Boston Unveiled is the default setting book for Mage: The Awakening. These books serve a couple of functions. The most obvious is to provide a developed setting for chronicles, to save storytellers a bit of time. The other is to provide examples of the ways that the rules can be used, and the sorts of characters you might create. On the whole, I think they are more successful in the second role.
This book is no exception. As a collection of example mages and cabals, it does a very good job. It fills in the details of what the Awakened might do with their time, or want from their power, and, naturally, makes them all slightly tainted, because the series is essentially a set of horror games. The non-mage ideas are also good; I particularly like The Prince of 100,000 Leaves, an imaginative and terrible horror. That’s an idea that I immediately want to steal.
However, I’m not sure that they work so well in the first role. The problem is, I think, inherent to the form. They fix the broad outlines of the chronicle, but leave most of the details to be filled in. However, designing the broad outlines is the fun and easy part; it’s filling in the details that takes time and effort, at least for most people. On the other hand, it’s very difficult to do the details without the broad outlines.
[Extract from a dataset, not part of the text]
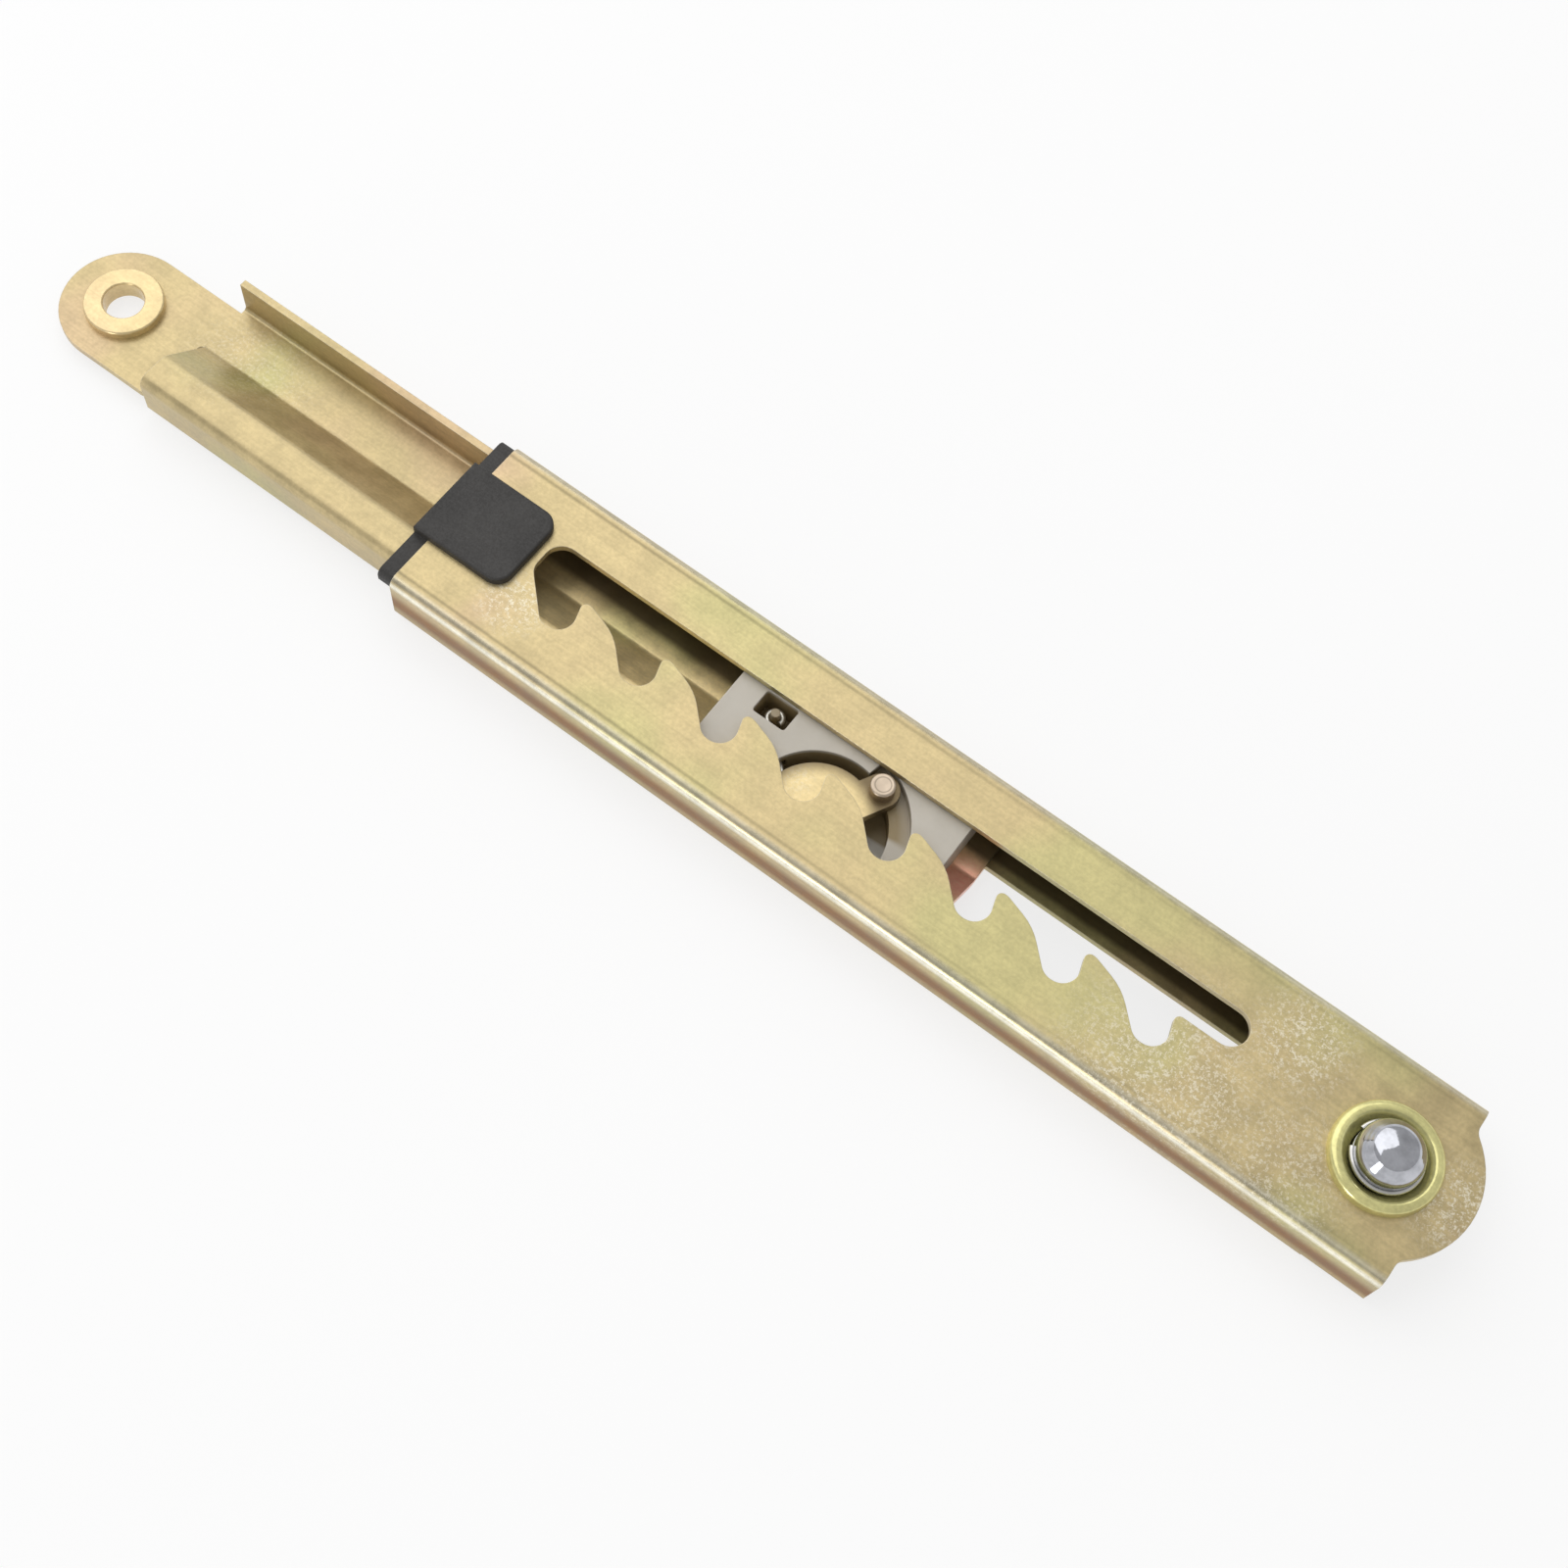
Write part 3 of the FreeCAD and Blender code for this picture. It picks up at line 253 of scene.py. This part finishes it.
def yellow_zinc(name, tone, rose, green, bloom_spots, tint=None, shade_mask=None, folded=False,
                painted_light_below=None, smoother=0.0):
    """Passivated zinc: gold drifting to rose and green, mottled, with fine rolled grain along X. A tint is a
    patch's centre, reach and colour. Painted shade darkens the plate where a mask is given by a function,
    painted reflections and a painted highlight show along the folds of the folded channel, and painted light
    makes the plate lighter short of a given X."""
    material, tree, shader, place = new_finish(name)
    rounded = rounded_normal(tree, EDGE_RADIUS)
    mottle = grain(tree, place, 170.0, 4.0, 0.6)
    streaks = grain(tree, mapped(tree, place, scale=(30.0, 1500.0, 1500.0)), 1.0, 3.0, 0.6)
    colour = zinc_colour(tree, place, rose, green, folded)
    shade = zinc_shade(tree, place, mottle, streaks, tone)
    bloom = bloom_flecks(tree, place, bloom_spots)
    dull = spread(tree, mottle, 0.25, 0.75, ZINC_SMOOTH - smoother, ZINC_DULL - smoother)
    shader.inputs["Metallic"].default_value = ZINC_METAL
    if tint is not None:
        centre, reach, tint_colour = tint
        colour = blend_colour(tree, patch(tree, place, centre, reach, 0.9), colour, tint_colour)
    # Painted light: short of the given X the plate is painted up to 1.6 times lighter, inside the channel
    # where shade falls.
    if painted_light_below is not None:
        painted_light = spread(tree, split(tree, place)["X"], painted_light_below, painted_light_below - 0.04, 1.0, 1.6)
        shade = arithmetic(tree, "MULTIPLY", shade, painted_light)
    if folded:
        dark_reflection, gloss_and_highlight, flank_shade = fold_painted_light(tree, place)
        # Painted shade down the sides below the folds.
        colour = blend_colour(tree, flank_shade, colour, FLANK_SHADE_BROWN)
        # Painted highlight along the folds, where the strip is also glossier and more metallic.
        colour = blend_colour(tree, gloss_and_highlight, colour, ZINC_WEAR_AND_HIGHLIGHT)
        # Painted reflections of dark surroundings darken the plate along the folds.
        shade = arithmetic(tree, "MULTIPLY", shade, inverse(tree, dark_reflection))
        bloom = arithmetic(tree, "MULTIPLY", bloom, inverse(tree, flank_shade))
        dull = arithmetic(tree, "SUBTRACT", dull, arithmetic(tree, "MULTIPLY", gloss_and_highlight, 0.14))
        metal = arithmetic(tree, "ADD", arithmetic(tree, "MULTIPLY", gloss_and_highlight, 1.0 - ZINC_METAL), ZINC_METAL)
        tree.links.new(metal, shader.inputs["Metallic"])
    colour = blend_colour(tree, bloom, scaled_colour(tree, colour, shade), ZINC_BLOOM)
    worn = arithmetic(tree, "MULTIPLY", edge_wear(tree, rounded), 0.55)
    colour = blend_colour(tree, worn, colour, ZINC_WEAR_AND_HIGHLIGHT)
    # Painted shade, laid where the given mask function says.
    if shade_mask is not None:
        colour = blend_colour(tree, shade_mask(tree, place), colour, PAINTED_SHADE_BROWN)
    tree.links.new(colour, shader.inputs["Base Color"])
    dull = arithmetic(tree, "ADD", dull, arithmetic(tree, "MULTIPLY", bloom, 0.18))
    tree.links.new(dull, shader.inputs["Roughness"])
    crystals = grain(tree, place, 900.0, 5.0, 0.75)
    relief = arithmetic(tree, "ADD", arithmetic(tree, "MULTIPLY", streaks, 0.6), crystals)
    add_relief(tree, shader, relief, rounded, 0.35, 0.00003)
    return material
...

I think the Tribunal books we do for Ars Magica are a bit more useful, because they provide a lot of information on the history and medieval myths of the area, and that saves storyguides a lot of research. But, fundamentally, they suffer from the same problem; they run the risk of cramping the storyguide’s style without saving him a lot of time.
This is not, therefore, a criticism of this book. I think it’s a good book for Mage, and very useful for people playing the game. I’m just not sure that it actually achieves, or can achieve, the ostensible aim.